Instructions for the task. Repeat exactly the lines from the one containing "The Blender code" through the one containing "ZIP_FLAT_DEPTH = 0.006", both lines included, please, without any other lines.

Data in this exercise.
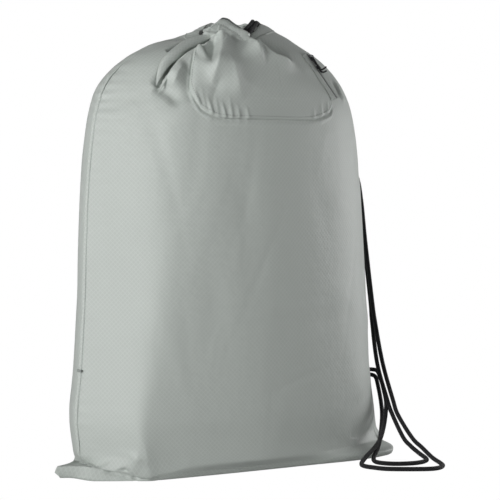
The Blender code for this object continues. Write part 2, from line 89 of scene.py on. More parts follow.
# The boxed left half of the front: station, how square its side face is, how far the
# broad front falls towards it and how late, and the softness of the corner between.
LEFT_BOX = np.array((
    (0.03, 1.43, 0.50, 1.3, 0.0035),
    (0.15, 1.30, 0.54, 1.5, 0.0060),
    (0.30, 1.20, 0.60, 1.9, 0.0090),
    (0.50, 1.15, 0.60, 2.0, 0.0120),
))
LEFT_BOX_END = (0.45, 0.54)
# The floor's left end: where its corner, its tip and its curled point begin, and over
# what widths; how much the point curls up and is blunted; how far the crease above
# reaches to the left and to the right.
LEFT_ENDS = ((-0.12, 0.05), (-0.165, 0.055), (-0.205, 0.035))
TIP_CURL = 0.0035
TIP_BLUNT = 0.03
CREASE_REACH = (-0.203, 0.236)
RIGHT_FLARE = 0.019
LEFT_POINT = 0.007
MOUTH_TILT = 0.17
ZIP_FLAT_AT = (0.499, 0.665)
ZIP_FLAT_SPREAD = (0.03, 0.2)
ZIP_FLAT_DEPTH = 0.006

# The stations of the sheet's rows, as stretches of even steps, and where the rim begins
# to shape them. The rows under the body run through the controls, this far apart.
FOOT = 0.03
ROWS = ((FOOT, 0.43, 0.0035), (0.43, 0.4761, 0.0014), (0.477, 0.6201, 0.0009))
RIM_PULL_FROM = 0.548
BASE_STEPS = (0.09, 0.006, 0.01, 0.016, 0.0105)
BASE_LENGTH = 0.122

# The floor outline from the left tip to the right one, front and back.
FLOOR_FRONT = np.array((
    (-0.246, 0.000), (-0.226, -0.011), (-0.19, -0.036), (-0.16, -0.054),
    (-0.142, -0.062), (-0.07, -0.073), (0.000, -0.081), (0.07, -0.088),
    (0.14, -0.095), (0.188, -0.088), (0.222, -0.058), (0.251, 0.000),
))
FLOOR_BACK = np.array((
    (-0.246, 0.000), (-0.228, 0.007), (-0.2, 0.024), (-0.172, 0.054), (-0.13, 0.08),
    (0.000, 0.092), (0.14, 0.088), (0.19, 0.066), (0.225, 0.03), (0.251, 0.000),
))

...

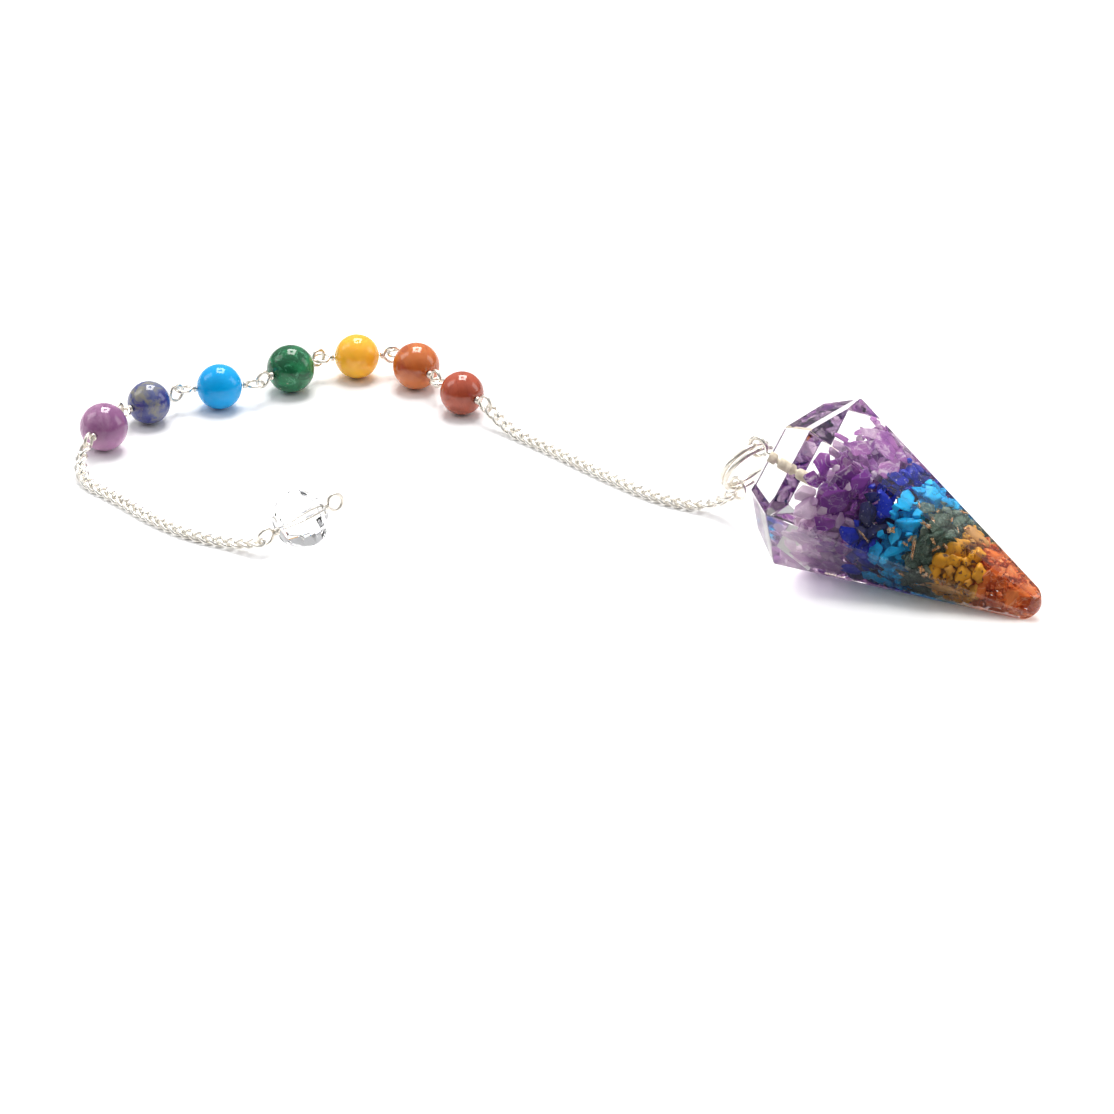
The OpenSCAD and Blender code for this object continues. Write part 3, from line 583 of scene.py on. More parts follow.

Answer to the problem.
The Blender code for this object continues. Write part 2, from line 89 of scene.py on. More parts follow.
# The boxed left half of the front: station, how square its side face is, how far the
# broad front falls towards it and how late, and the softness of the corner between.
LEFT_BOX = np.array((
    (0.03, 1.43, 0.50, 1.3, 0.0035),
    (0.15, 1.30, 0.54, 1.5, 0.0060),
    (0.30, 1.20, 0.60, 1.9, 0.0090),
    (0.50, 1.15, 0.60, 2.0, 0.0120),
))
LEFT_BOX_END = (0.45, 0.54)
# The floor's left end: where its corner, its tip and its curled point begin, and over
# what widths; how much the point curls up and is blunted; how far the crease above
# reaches to the left and to the right.
LEFT_ENDS = ((-0.12, 0.05), (-0.165, 0.055), (-0.205, 0.035))
TIP_CURL = 0.0035
TIP_BLUNT = 0.03
CREASE_REACH = (-0.203, 0.236)
RIGHT_FLARE = 0.019
LEFT_POINT = 0.007
MOUTH_TILT = 0.17
ZIP_FLAT_AT = (0.499, 0.665)
ZIP_FLAT_SPREAD = (0.03, 0.2)
ZIP_FLAT_DEPTH = 0.006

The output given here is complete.